AI startup Inception Labs has unveiled Mercury 2, the first diffusion-based reasoning AI model, promising significant improvements in speed and cost. Unlike traditional language models that process text word by word, Mercury 2 refines multiple text blocks simultaneously, akin to an editor revising an entire draft at once. This approach has the potential to revolutionize applications requiring rapid text processing.
Inception Labs reports that Mercury 2 achieves a remarkable performance of 1,009 tokens per second on Nvidia Blackwell GPUs, with an end-to-end latency of just 1.7 seconds. This is a stark contrast to competitors such as Gemini 3 Flash, which operates with a latency of 14.4 seconds, and Claude Haiku 4.5, which takes 23.4 seconds with reasoning enabled. The company asserts that the output quality of Mercury 2 is comparable to leading speed-optimized models currently on the market.
The pricing structure for Mercury 2 is also notably competitive, with costs set at $0.25 per million input tokens and $0.75 per million output tokens.

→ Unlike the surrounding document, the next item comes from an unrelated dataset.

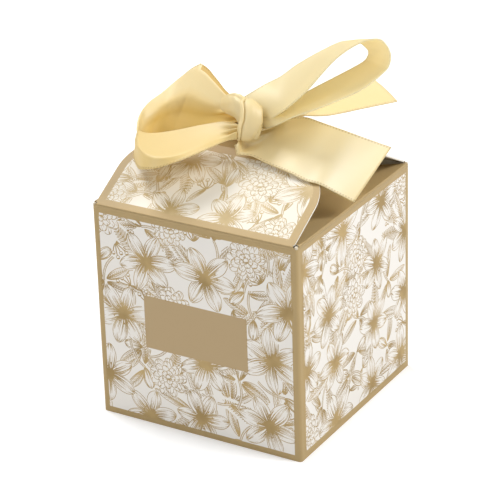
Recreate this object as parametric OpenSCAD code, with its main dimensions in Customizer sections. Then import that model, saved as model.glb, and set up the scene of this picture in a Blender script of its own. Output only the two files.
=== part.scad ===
// Favor box: a square carton on a hinged base, two printed lid flaps that lean together
// in a ridge over a pair of dust flaps, and a satin bow tied through the two ridge tabs.
// Millimetres. Origin: centre of the base, on the ground. Front is -Y, up is +Z.

/* [Body] */
// outside width and depth of the square body
body_w = 65; // [62:1:68]
// height of the walls up to the top creases
body_h = 65; // [60:1:70]
// thickness of the card
card_t = 0.45; // [0.4:0.05:0.5]
// outside radius of the four upright creases
crease_r = 0.9; // [0.8:0.1:1.2]
// running gap left at every crease that turns
crease_gap = 0.05; // [0.05:0.01:0.08]
// side gap between a folded-in sheet and the wall beside it
sheet_gap = 0.1; // [0.1:0.05:0.2]
// how far the glued tab reaches along the back wall
glue_reach = 10; // [8:1:14]
// how far the glued tab stays clear of the top and bottom creases
glue_clear = 3; // [2.5:0.5:5]

/* [Lid] */
// slope of the lid flaps above level, degrees
lid_slope = 28.5; // [26:0.5:30]
// distance from a lid flap's sides to the outside of the side walls
lid_inset = 1.1; // [1:0.1:4]
// distance from the middle of the box to the top crease of a lid flap
ridge_half = 8.2; // [7.8:0.1:9]
// radius of the two top corners of a lid flap
lid_corner_r = 14; // [10:1:16]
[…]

This undercuts Gemini 3 Flash by half on input costs and four times on output costs, and is approximately four times cheaper than Claude Haiku 4.5 in the same categories. This pricing strategy positions Mercury 2 as a cost-effective option for businesses looking to enhance their AI capabilities.
| Model | E2E Latency (Seconds) |
|---|---|
| Mercury 2 | 1.7 |
| GPT-5 Nano (Minimal) | 4.5 |
| Claude 4.5 Haiku (Non-Reasoning) | 5.0 |
| Gemini 2.5 Flash-Lite (Reasoning) | 7.8 |
| Gemini 3 Flash (Reasoning) | 14.4 |
| Gemini 2.5 Flash (Reasoning) | 15.6 |
| GPT-5 Mini (Medium) | 22.8 |
| Claude 4.5 Haiku (Reasoning) | 23.4 |
Mercury 2 also supports a 128K context window, tool usage, and JSON output, making it appealing for companies developing latency-sensitive applications, including voice assistants, coding tools, and search systems. The model is now accessible through an OpenAI-compatible API, allowing companies to apply for early access and test its capabilities directly in chat interfaces.
The release of Mercury 2 comes after Inception Labs raised $50 million in funding last November from notable investors including Microsoft, Nvidia, and Snowflake. This funding has enabled the startup to transition from a prototype showcased in early 2025 to a production-ready model with practical applications.
Inception Labs is not the only company exploring alternatives to conventional AI models. Google DeepMind is also developing diffusion-based language models, with their Gemini Diffusion demonstrating competitive performance against the Gemini 2.0 Flash Lite model in initial benchmarks. However, Google has not provided updates on these efforts since their introduction in May 2025.
The growing interest in diffusion-based models reflects a broader trend in the AI industry as startups seek alternatives to the prevailing Transformer architecture. While the longevity and viability of these models in the market remain to be determined, they represent a significant shift in the exploration of AI technologies.